• Dataset extract:
(begin)

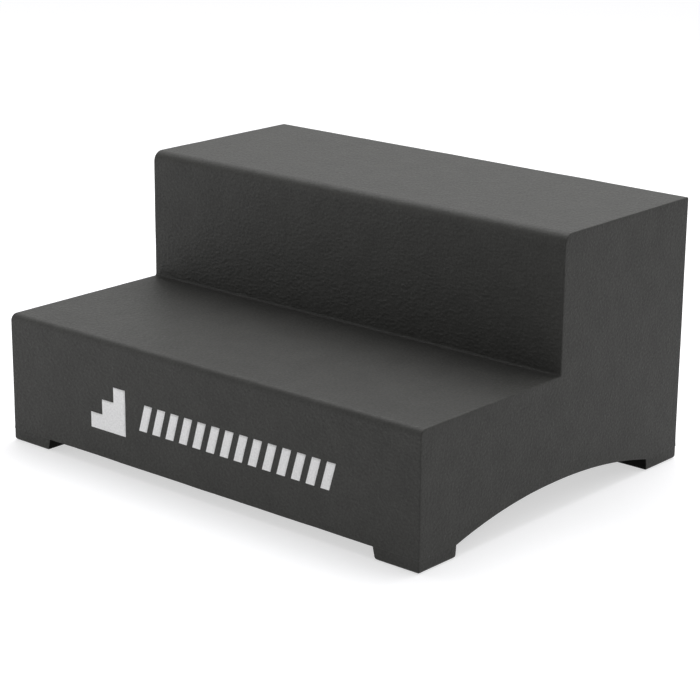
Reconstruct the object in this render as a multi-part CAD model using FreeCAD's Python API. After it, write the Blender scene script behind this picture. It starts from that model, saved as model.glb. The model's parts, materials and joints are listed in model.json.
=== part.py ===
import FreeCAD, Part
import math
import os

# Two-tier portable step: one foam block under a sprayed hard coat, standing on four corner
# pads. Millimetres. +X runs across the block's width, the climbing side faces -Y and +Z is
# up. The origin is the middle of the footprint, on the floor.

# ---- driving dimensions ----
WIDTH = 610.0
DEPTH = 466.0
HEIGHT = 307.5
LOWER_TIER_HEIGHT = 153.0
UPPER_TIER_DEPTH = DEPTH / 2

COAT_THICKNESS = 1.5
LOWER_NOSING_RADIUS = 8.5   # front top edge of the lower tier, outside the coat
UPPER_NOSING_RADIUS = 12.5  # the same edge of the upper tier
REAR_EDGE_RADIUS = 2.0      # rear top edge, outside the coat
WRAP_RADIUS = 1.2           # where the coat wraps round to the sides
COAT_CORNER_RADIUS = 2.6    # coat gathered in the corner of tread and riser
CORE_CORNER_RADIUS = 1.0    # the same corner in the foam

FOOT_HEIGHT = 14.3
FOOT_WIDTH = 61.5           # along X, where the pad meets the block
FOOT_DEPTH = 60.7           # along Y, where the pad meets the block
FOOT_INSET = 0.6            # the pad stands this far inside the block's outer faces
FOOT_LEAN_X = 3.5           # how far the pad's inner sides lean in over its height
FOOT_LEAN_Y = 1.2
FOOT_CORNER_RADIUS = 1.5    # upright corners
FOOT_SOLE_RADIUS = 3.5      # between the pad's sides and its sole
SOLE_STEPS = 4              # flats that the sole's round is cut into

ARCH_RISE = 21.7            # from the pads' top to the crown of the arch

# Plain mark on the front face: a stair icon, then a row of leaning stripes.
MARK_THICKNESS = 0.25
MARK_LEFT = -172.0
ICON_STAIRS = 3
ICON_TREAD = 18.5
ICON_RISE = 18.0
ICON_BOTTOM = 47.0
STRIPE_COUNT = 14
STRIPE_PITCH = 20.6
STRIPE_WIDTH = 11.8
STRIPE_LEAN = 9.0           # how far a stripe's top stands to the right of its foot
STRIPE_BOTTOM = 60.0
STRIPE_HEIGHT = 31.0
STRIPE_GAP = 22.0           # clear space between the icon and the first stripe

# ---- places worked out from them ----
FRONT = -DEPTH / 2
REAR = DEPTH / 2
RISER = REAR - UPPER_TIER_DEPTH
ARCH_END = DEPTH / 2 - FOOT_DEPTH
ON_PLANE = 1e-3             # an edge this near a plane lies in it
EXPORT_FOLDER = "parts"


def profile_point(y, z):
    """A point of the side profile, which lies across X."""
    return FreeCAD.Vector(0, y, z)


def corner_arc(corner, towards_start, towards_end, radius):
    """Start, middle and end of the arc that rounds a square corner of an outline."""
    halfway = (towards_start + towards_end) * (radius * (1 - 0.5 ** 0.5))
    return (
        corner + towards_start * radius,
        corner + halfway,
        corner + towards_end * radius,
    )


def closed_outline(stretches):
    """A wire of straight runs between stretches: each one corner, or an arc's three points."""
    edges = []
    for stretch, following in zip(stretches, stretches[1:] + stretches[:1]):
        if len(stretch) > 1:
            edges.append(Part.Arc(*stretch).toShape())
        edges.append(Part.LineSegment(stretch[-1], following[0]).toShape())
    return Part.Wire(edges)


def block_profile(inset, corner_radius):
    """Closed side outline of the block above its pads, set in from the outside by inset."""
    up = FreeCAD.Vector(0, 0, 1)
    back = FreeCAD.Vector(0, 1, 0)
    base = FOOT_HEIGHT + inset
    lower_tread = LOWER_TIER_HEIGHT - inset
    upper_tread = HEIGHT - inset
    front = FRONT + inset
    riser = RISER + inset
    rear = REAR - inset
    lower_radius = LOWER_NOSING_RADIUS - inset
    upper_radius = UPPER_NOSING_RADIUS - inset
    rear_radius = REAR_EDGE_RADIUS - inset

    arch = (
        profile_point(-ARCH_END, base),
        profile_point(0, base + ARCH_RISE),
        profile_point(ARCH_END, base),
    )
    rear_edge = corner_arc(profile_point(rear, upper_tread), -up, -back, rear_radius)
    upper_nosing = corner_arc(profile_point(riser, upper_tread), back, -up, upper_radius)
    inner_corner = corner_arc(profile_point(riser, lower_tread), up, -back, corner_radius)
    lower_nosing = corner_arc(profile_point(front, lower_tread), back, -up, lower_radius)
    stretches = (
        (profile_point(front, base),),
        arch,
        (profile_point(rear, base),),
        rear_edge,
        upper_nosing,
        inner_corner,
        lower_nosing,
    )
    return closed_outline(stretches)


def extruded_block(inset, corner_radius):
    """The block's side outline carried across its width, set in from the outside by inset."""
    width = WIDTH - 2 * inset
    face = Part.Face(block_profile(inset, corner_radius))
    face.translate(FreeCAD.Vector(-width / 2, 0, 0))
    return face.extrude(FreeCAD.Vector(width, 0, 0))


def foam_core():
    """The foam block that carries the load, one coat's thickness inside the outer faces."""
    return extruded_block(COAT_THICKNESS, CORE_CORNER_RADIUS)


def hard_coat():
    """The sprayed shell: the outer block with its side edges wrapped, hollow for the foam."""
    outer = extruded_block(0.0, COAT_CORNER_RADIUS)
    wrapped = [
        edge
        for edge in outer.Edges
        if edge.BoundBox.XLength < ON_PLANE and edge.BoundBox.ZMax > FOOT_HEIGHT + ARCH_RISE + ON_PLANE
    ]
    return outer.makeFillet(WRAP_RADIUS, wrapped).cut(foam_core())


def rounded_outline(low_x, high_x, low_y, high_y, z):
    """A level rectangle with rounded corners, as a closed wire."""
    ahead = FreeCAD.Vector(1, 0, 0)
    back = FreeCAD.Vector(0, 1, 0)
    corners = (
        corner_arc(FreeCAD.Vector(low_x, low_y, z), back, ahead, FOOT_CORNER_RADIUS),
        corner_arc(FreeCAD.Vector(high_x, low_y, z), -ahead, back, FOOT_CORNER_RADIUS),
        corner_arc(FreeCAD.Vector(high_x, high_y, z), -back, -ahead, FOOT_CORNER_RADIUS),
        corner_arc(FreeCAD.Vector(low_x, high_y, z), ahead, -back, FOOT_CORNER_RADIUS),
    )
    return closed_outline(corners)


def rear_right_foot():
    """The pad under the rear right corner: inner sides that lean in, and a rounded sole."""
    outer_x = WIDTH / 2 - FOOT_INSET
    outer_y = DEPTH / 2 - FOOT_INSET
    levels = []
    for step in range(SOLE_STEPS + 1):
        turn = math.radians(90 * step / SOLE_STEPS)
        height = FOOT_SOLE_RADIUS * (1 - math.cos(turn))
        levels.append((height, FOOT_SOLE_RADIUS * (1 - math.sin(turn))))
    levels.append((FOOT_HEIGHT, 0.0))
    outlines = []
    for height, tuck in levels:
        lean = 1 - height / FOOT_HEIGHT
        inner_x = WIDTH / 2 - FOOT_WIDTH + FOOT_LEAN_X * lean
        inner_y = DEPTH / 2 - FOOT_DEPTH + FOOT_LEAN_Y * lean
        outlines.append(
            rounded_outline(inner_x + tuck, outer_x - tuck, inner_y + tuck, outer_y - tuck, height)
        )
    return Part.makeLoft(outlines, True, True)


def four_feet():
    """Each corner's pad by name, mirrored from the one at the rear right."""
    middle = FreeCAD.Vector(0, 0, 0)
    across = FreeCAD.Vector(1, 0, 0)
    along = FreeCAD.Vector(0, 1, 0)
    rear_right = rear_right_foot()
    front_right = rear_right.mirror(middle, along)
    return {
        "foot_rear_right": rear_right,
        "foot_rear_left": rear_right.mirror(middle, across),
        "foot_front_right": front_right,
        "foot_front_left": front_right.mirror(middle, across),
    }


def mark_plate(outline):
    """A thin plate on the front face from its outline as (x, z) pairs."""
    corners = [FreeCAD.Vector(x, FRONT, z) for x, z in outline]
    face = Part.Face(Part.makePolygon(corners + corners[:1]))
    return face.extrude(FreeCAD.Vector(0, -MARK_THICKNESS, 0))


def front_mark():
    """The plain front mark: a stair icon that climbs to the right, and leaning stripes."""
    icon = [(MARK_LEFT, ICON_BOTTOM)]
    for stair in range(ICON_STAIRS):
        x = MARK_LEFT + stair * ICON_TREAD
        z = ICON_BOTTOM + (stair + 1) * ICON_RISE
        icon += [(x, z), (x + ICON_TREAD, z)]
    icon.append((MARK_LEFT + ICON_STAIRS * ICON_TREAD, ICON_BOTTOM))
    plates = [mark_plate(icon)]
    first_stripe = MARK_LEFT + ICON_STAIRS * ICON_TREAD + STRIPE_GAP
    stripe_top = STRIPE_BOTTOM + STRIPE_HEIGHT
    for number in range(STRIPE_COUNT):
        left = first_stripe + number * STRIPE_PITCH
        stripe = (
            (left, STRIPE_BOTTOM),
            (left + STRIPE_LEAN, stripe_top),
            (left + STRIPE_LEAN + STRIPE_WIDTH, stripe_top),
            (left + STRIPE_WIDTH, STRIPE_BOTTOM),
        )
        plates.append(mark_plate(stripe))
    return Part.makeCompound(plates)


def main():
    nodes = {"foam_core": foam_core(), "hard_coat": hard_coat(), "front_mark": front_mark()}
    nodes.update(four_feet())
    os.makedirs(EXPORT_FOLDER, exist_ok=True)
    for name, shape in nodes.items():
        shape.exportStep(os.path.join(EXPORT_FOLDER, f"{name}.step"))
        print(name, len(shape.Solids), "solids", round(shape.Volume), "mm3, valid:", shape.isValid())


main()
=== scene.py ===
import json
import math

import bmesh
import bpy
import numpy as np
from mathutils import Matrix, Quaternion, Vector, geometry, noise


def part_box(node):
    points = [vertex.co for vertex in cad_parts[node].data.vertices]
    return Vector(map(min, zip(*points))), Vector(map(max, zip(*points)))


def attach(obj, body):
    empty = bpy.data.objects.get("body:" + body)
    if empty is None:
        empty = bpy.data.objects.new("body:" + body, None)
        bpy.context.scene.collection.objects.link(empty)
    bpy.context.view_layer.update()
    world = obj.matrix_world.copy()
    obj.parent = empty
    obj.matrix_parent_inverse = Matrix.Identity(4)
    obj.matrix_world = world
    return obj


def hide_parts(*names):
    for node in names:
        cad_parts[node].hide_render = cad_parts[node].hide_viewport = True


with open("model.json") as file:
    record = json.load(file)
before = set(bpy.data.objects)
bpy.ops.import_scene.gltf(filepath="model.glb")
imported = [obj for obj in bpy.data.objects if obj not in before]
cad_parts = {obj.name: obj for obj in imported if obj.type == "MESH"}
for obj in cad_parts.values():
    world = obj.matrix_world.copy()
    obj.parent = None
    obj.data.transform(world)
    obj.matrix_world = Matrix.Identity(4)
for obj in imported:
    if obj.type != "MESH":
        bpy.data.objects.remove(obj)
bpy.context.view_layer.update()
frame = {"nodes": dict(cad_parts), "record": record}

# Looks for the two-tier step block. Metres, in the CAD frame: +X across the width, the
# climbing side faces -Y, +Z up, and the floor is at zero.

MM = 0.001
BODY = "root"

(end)

• Your objective: Reproduce exactly, please, only the lines from the start of the data above to the line that contains "UPPER_TIER_DEPTH = DEPTH / 2", with both ends kept.

• Finished task:
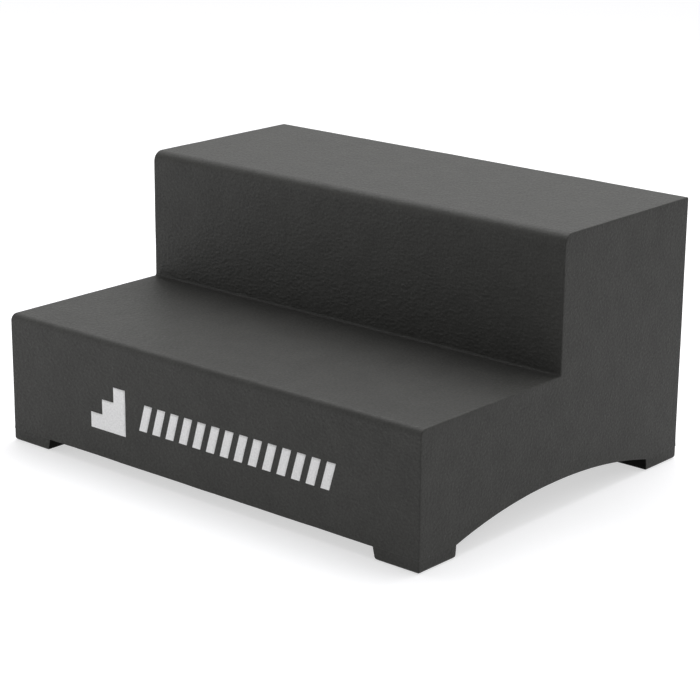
Reconstruct the object in this render as a multi-part CAD model using FreeCAD's Python API. After it, write the Blender scene script behind this picture. It starts from that model, saved as model.glb. The model's parts, materials and joints are listed in model.json.
=== part.py ===
import FreeCAD, Part
import math
import os

# Two-tier portable step: one foam block under a sprayed hard coat, standing on four corner
# pads. Millimetres. +X runs across the block's width, the climbing side faces -Y and +Z is
# up. The origin is the middle of the footprint, on the floor.

# ---- driving dimensions ----
WIDTH = 610.0
DEPTH = 466.0
HEIGHT = 307.5
LOWER_TIER_HEIGHT = 153.0
UPPER_TIER_DEPTH = DEPTH / 2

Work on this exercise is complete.